IOC is more than just a financial supporter of Le Phare Recycling and Sorting Centre. IOC’s partnership with the organization stands out through the sharing of the company’s expertise in environmental issues, effective communications and the importance of health and safety. The lasting benefit to local communities has been significant, specifically through increased awareness of the importance of sound waste management and promotion of the inclusion of people with physical or mental limitations.
TSM Environmental Excellence Award- 2020 Winner and Finalists
2020 Winner-Soil Regeneration through Ultra High-Density Grazing Highlights Synergy Between Environmental Stewardship and Innovation
In January 2019, Agnico Eagle’s Pinos Altos Mine in Mexico kicked-off a new state of the art initiative focused on improving soil regeneration through its Ultra High-Density Grazing with Cattle program. This program sets a new standard for best practice in environmental protection and reclamation which can be easily adopted across the industry to improve environmental performance.
The Ultra High-Density Grazing with Cattle program mimics the effect of large herds of grazing herbivores that group together and move constantly as a result of the presence of predators, trampling the ground and plants. In this way, the program replicates nature’s way of regenerating the soil in the waste rock storage facilities during closure and decommissioning. Agnico Eagle’s Pinos Altos Mine was the first mine in the world to use this process to create plant cover in addition to the growth of plants native to the region. This regeneration has taken place in far less time than traditional revegetation methods. In using the existing characteristics of the area for soil regeneration, natural and sustainable restoration is possible, without having to use materials that are either synthetic of from outside the local area.

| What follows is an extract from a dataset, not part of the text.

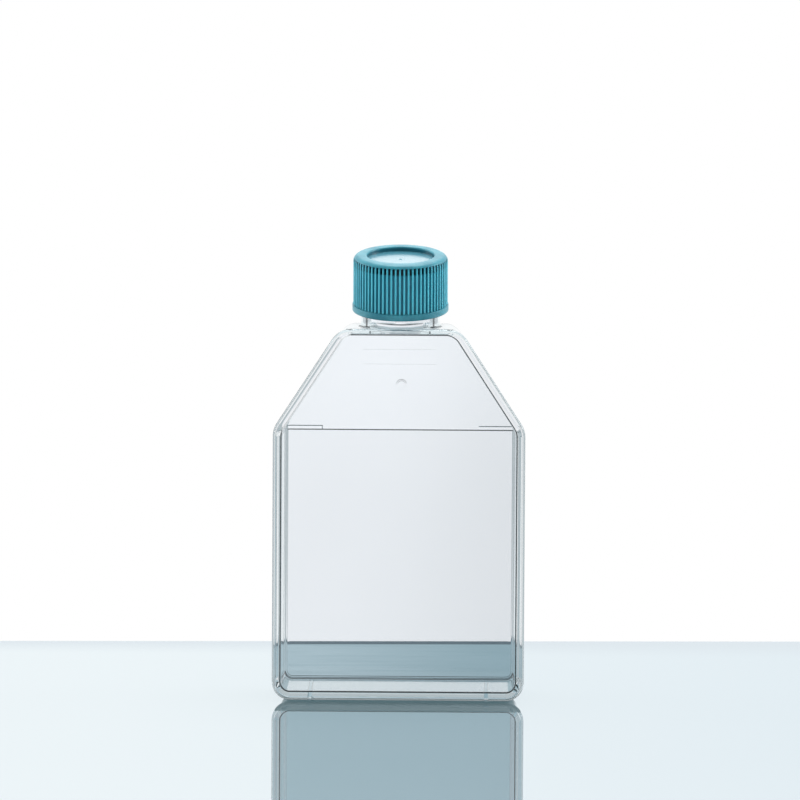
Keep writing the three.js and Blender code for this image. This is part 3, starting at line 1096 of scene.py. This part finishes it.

The communities surrounding Pinos Altos are benefiting from this process in multiple ways, leaving a healthy environment for future generations and creating economic opportunities to generate prosperity for those who reside in the area. The return of wildlife and fauna native to the area in such a short period of time bodes well for the future success of this program.
Not only has this project had impressive results in its first year at the mine-site level, but findings have been so encouraging that the Mining Chamber of Mexico and the Association of Mining Engineers, Metallurgists and Geologists of Mexico have shown an interest in implementing the method in different mines across the country. Thus, this new innovative program could have a positive impact in communities across Mexico, and the mining industry globally, in the years to come.
Finalist – Raglan Mine’s Closure Plan Integrates Traditional Knowledge to Address Environmental Concerns
It is never too soon to plan for mine closure, which in Canada takes place before a mine even goes into production. Glencore’s Raglan Mine has been operating for more than 20 years and plans to continue for at least another 20 more, but already the company has worked closely with local Inuit communities to ensure that effective closure plans are in place.
Through collaboration with its local communities of interest, Raglan Mine is leading the way in effective long-term environmental stewardship through engagement with its main Inuit partners. The Raglan Steering Committee (RSC) was created in 2005 to develop a tailings, waste rock, and water management remediation concept tailored to Raglan Mine that also takes into account the expected impacts of climate change. In 2018, the RSC formally evolved into the Closure Plan Subcommittee in order to better maintain a dialogue with the mine’s Inuit partners about mine closure and ensure traditional knowledge was well integrated into planning alongside scientific considerations regarding climate change.
Raglan Mine’s efforts go well beyond legal requirements in that the social impact of closure on the local population is not only being considered, but is providing the foundation for its success. With each stakeholder voice being heard, and with traditional knowledge playing a key role, the closure plans are well positioned to provide a positive framework that is accepted and understood by all affected parties. This program has not only resulted in a sense of pride and accomplishment through good community integrated mine closure practices, but its success has already initiated the creation of a university microprogram that would bring together the Inuit communities, industry practitioners and top scientific minds.
Finalist – Vale’s Clean AER Project and Decommissioning of Superstack a Historic Milestone for Sustainable Mining
Mining provides the minerals and metals that are essential to the items Canadians rely on every day, and it is important that the process of extracting these resources be done in the most environmentally respectful way. Vale, one of the world’s most significant producers of nickel, has been prioritizing this goal through its Clean AER Project at its Smelter Complex in Sudbury, Ontario.
Vale has operated in communities across Canada for over 100 years and sustainable mining practices are important to the company. The company’s $1 billion Clean AER Project, which reduced sulfur dioxide emissions by 85% and metal particulate by 40%, highlights how innovation and reducing mining’s environmental footprint can go hand in hand.
As the single largest environmental investment in Sudbury’s history, this complex project represents a massive contribution to long-term sustainability. The project included the construction of two new converters, a wet gas cleaning plant, a new secondary baghouse and fan building and reconstruction of the smelter converter flues. This new technology was installed while the smelter remained in operation, adding a layer of ingenuity to the innovative engineering required for its completion.
Emissions have been so significantly reduced by the Clean AER Project that Vale’s iconic Superstack – originally built to disperse smelter emissions – has been decommissioned and is in the process of being replaced by two new smaller and more efficient stacks. This has generated additional local economic benefit to the community through the construction jobs necessary for the project’s completion.
These emission reductions reflect how seriously companies are taking the call to mine responsibly, particularly when it comes to the environment. The Clean AER Project demonstrates the role innovation is playing in ensuring Canada’s mining industry is a leader in sustainability.